Neighbors: Coping With COVID-19 Marketing Issues

For cattle feeders who have cattle getting close to market, this is a scary time. We don’t know how long we will be backed up for, all we know is that it is nearly certain we won’t be able to market a sizeable number of our cattle in the near future. With this comes many questions about how we can hold cattle in the pens for longer than we were expecting to, so that when the time comes to market them they aren’t too big and we haven’t spent a small fortune feeding them.

There’s a lot of talk in the country about maintenance diets for fat cattle. I’d like to throw a word of caution out about that idea. Feeding cattle a maintenance diet does just that — keeps them at the same weight. This means we have no animal growth to recover the costs we incur in feeding this maintenance diet. To minimize losses, we have to keep the cattle growing, albeit at a slower pace than we are accustomed to.

If we are going to hold back cattle, we also need to pick the right kind of cattle to do this with. Keep in mind that the longer fat cattle live, the more likely they are to die. No, this doesn’t mean their environment is unhealthy, but the law of averages says that the more days a beef steer spends on this earth before his slaughter date, the more likely it is he may die from another cause than the butcher’s hand.

This means when selecting which pens to hold back, keep the pens that have had the least health issues. Problem groups of cattle are more likely to incur death loss prior to harvest, and the best way to minimize this loss is to harvest the cattle in a timely manner. Even if this option is not immediately available to you, as marketing opportunities develop, knowing which cattle need to go first will help decrease the amount of money lost overall.

Once we have our marketing order developed and we have the correct maintenance rations, we need to consider how we deliver these lower-energy rations to our cattle. If you are limit feeding cattle, bunk space may be an issue. On lower-energy rations with limited bunk space, aggressive cattle may out-compete their passive pen mates at the bunk. One option is to deliver half the ration in one feeding, then come back with the second half in two hours. This way, the first half of the pen will feel full when more feed comes, allowing the second half of the pen to get their meal.
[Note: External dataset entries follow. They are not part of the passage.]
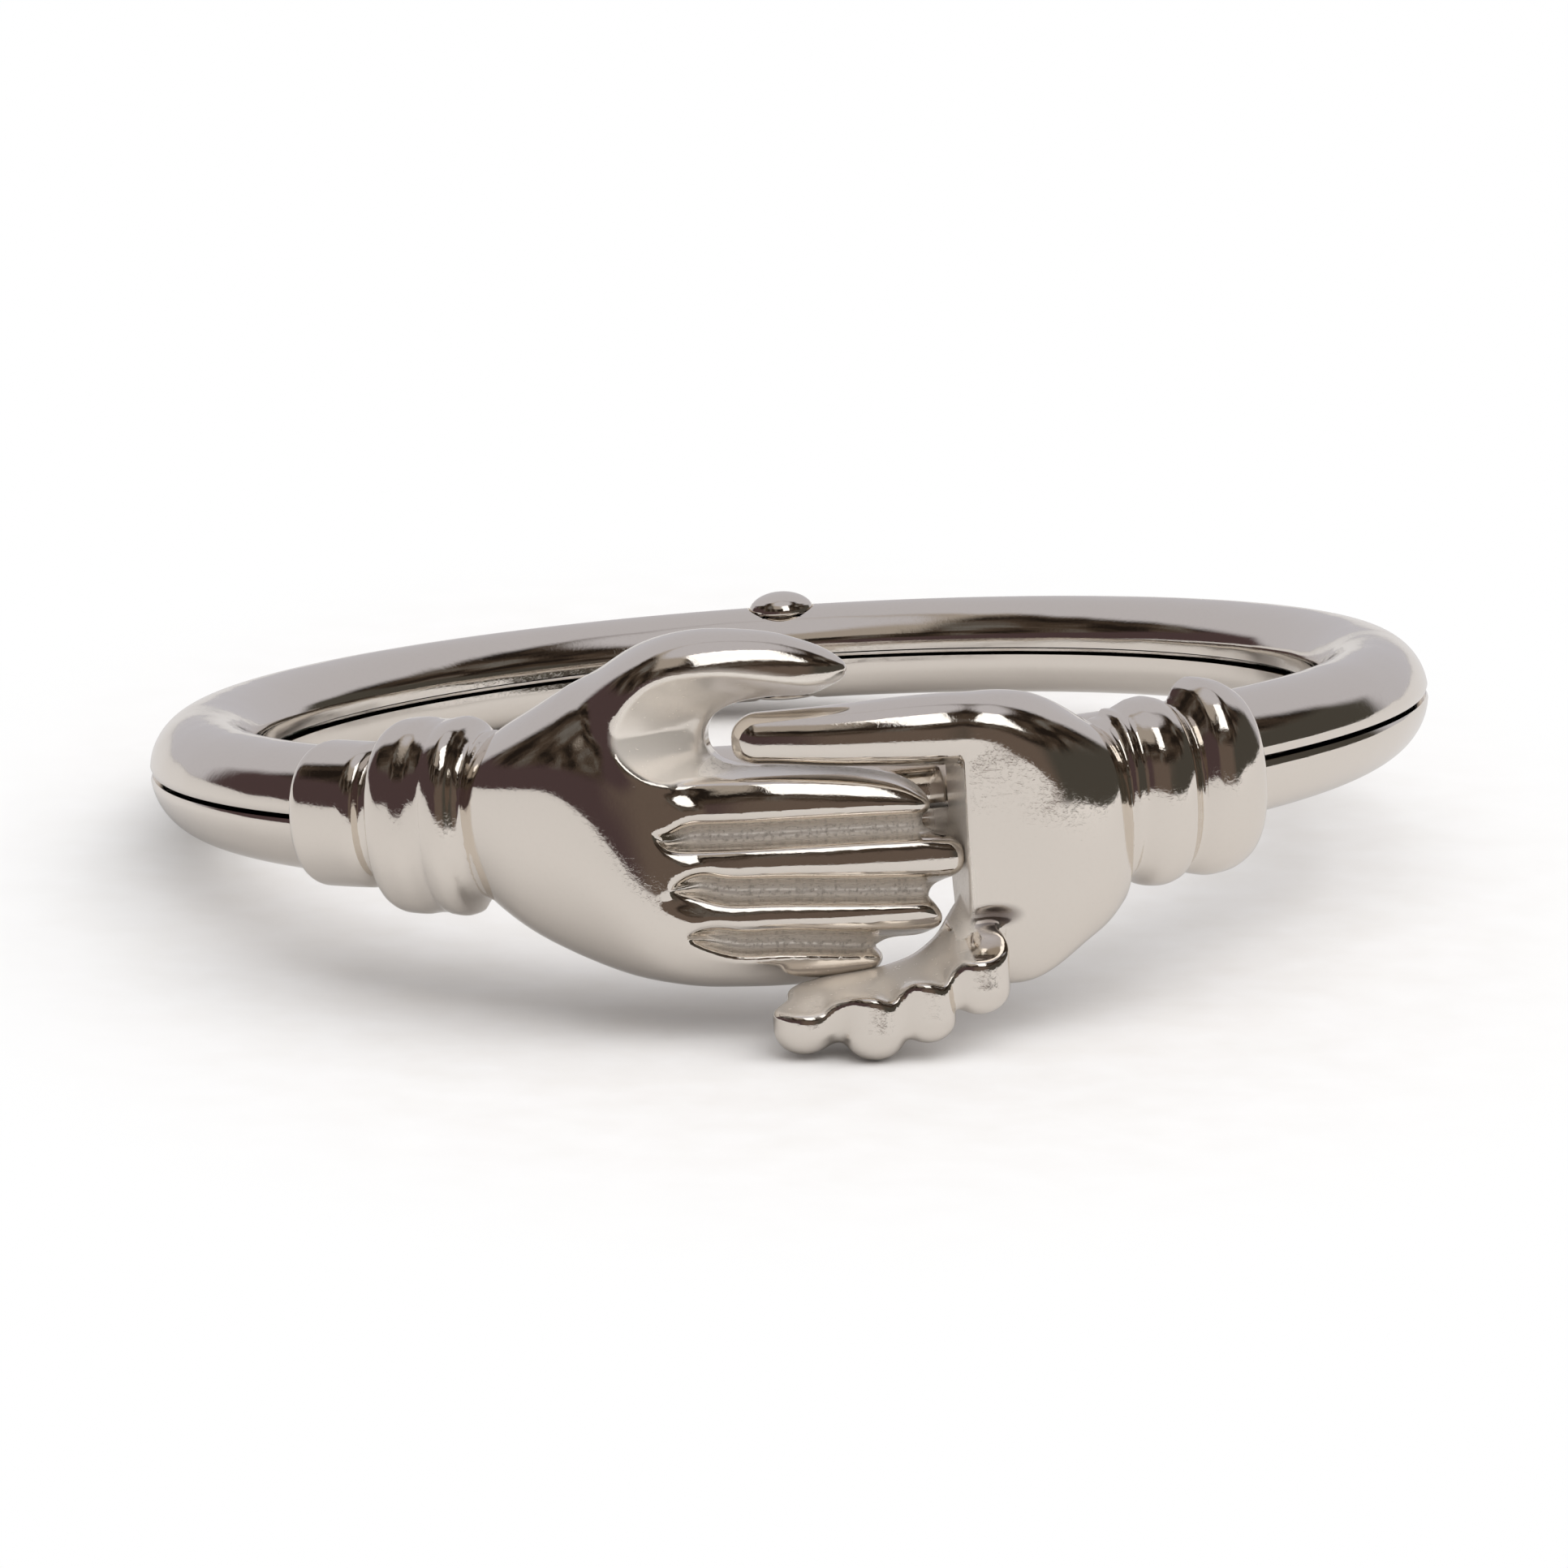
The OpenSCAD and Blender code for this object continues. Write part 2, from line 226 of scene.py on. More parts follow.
# A smooth stroke through points, as a list of short steps.
def stroke(points, steps=6):
    points = np.array(points, float)
    reach = np.concatenate([[0], np.cumsum(np.hypot(*np.diff(points, axis=0).T))])
    ways = [flowingCurve(reach, points[:, c]) for c in (0, 1)]
    at = np.linspace(0, reach[-1], steps * (len(points) - 1) + 1)
    return np.stack([way(at) for way in ways], 1)


# Distance from a closed outline in the (u, v) plane, negative inside.
def planDistance(*strokes):
    outline = np.concatenate(strokes)

    def distance(u, v):
        u, v = np.broadcast_arrays(u, v)
        nearest = np.full(u.shape, 1e9)
        inside = np.zeros(u.shape, bool)
        for (au, av), (bu, bv) in zip(outline, np.roll(outline, -1, axis=0)):
            du, dv = bu - au, bv - av
            length = du * du + dv * dv
            if length < 1e-12:
                continue
            t = np.clip(((u - au) * du + (v - av) * dv) / length, 0, 1)
            nearest = np.minimum(nearest, (u - au - t * du) ** 2 + (v - av - t * dv) ** 2)
            if av != bv:
                inside ^= ((av > v) != (bv > v)) & (u < au + du * (v - av) / dv)
        return np.sqrt(nearest) * np.where(inside, -1, 1)
    return distance


# Room for the other hoop, below the seam for side 1 and above it for side -1.
# Past the front it widens, because there the hoop swings on a wider circle.
def swingRoom(side):
    clear = faceRadius + hoop["cleanGap"]

    def field(u, v, n):
        turn = np.maximum(side * u / faceRadius, 0)
        pivot = hoop["middleRadius"]
        wide = np.sqrt((pivot + clear) ** 2 - (pivot * np.sin(turn)) ** 2) - pivot * np.cos(turn)
        return np.maximum(side * v - hoop["seamGap"], faceRadius + n - np.where(side * u > 0, wide, clear))
    return field


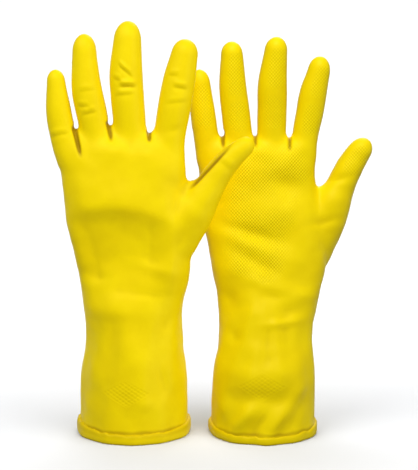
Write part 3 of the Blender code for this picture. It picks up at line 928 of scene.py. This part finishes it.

With all of these scenarios, this chaotic time underscores more than ever how vital it is to work with a good nutritionist. It’s one thing to create a basic diet to maximize weight gain, but quite another to create one that targets a lower than normal gain that the cattle will adequately consume.

As a final word, though this column is targeted toward cattle feeders, knowing this is published in a community newspaper I wanted to reach out to the folks who are not in the cattle business. Those of us who are want to thank you for the support we’ve received from you all in choosing beef to feed yourselves and your families all these years.

To clarify some misconceptions I’ve seen on social media or in talking to others, the increase in price you may see at the grocery store is not a result of cattle farmers increasing the price of their cattle. The price for the live beef animal has actually decreased since the outbreak of COVID-19, which means nearly all cattle farmers and ranchers are operating at a loss. Currently, due to shutdowns at packing plants there are less cattle being harvested than normal, creating a bottleneck in the supply of beef. This means that we have live cattle that were supposed to go to harvest that now cannot, hence the reason for the recommendations in this article to cattle farmers.

As this problem gets worked out so that workers can safely return to their jobs at the packing plants, I suggest shoppers consider the many small-scale butchers in our towns. Several in South Dakota are inspected by state employees to insure they uphold the same standard as the federally inspected packing plants. They provide a variety of beef and pork products raised close to home.

These local butchers are knowledgeable about meats and willing to provide unique products not easily found in supermarkets. This includes everything from chislic to blueberry brats to ring baloney. Take this opportunity to give them a try, and you may find a new favorite to visit even after this pandemic passes.

Jake Geis, DVM, works with Sioux Nation Ag in Freeman.